Although most observers say Nepal is too wedded to democracy for a return of the monarchy, the recent wrangling among politicians — there’ve been more than a dozen attempts since June to name a prime minister — had given royalists fresh hope.

“Protracted political problems play into Gyanendra’s hands,” said Binod Bhattarai, a journalist and political analyst. “He doesn’t have to do much. Others do it for him.”

Until the shooting derailed it, Gyanendra and Paras were on a charm offensive, at one point visiting 10 temples in two days in a country that once saw the monarch as a divine incarnation. “Our king, our country, dearer than our soul,” supporters cried.

The king “used the pilgrimages to gauge the public’s [political] mood,” said Ram Sharan Mahat, a leader of the Nepali Congress party.

Paras, 39, also cut off his ponytail and expressed regret for his past “mistakes and sins,” and his wife, Himani, recently started a charity and reportedly stopped wearing a naval ring.

The family evokes nostalgia in some quarters. “I don’t think the monarchy is over,” said Khemraj Uprety, 42, a salesman. “They’re still in the hearts of the people.”

Members of the royal family and their inner circle declined repeated requests for an interview, but learning on the job has been a necessity for a branch that never expected to serve. Businessman Gyanendra acceded to power unexpectedly in 2001 after his gun-loving royal nephew massacred several family members, including the king and queen, before shooting himself.

Gyanendra’s perceived arrogance and a 2005 grab for absolute power turned the public against him. In 2008, parliament made it official, giving him two weeks to vacate the palace.

“He was an idiot king who thought Nepal was his property,” said Kanak Mani Dixit, editor of Himal Southasian Magazine. “He was a fool.”

Behind Katmandu’s Narayanhiti Palace, now a museum, all that remains of the murder site are outlines of razed buildings and a few makeshift signs.

The boxy 1960s-era palace hints at the life the wannabe royals hope to recapture. Among the royal personal effects on display include numerous Hummel-style porcelain figurines of happy Swiss peasants, smiling Bo Peeps (with their sheep) and a naked woman (petting a dog), along with such self-educational classics as “1001 Wonderful Things” and “World’s Greatest Paintings.”

“Our monarchy was marvelously tin-pot; it makes the British look like saints,” said Manjushree Thapa, author of “Forget Katmandu: An Elegy for Democracy.” “It’s a really ticky-tacky little palace.”

During the June 2001 massacre, Gyanendra was in Nepal’s second city of Pokhara, while Paras escaped unscathed in the palace, fueling conspiracy theories. Rumors flew that the “real killer” wore a rubber mask to look like the nephew and then boarded a helicopter for Pokhara, conclusions an investigating commission rejected.

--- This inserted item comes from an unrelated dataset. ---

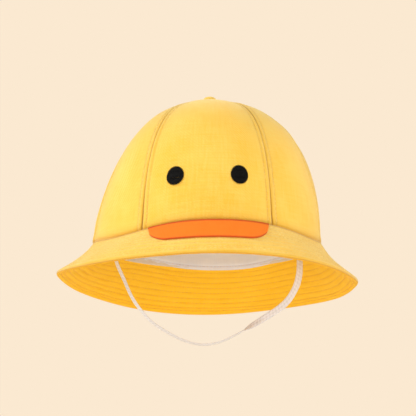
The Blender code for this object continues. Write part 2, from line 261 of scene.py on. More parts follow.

“If you in the West still have questions about [Lee Harvey] Oswald, [Jack] Ruby, [Princess] Diana, then imagine Nepal, a place unable to speak truth to populism,” said Dixit, the editor, who accepts the official view of the massacre at face value. “Everyone loves a good conspiracy.”

These days, the unemployed king struggles to adjust to ordinary life. A few months ago, he told a television station that he had been enduring up to 12 hours of blackouts each day in his tin-roofed hunting lodge, like everyone else, and must pay his own utility bills.

Bhekh B. Thapa, a former foreign minister and the father of author Manjushree Thapa, said he had served three kings, and that the last one never listened to anyone. Still, he said, it must be a psychologically difficult transition.

“I can’t put myself in his shoes,” he said. “I never had that kind of power or wealth. There’s always the next life, though. We believe in reincarnation.”

Special correspondent Rajneesh Bhandari contributed to this report.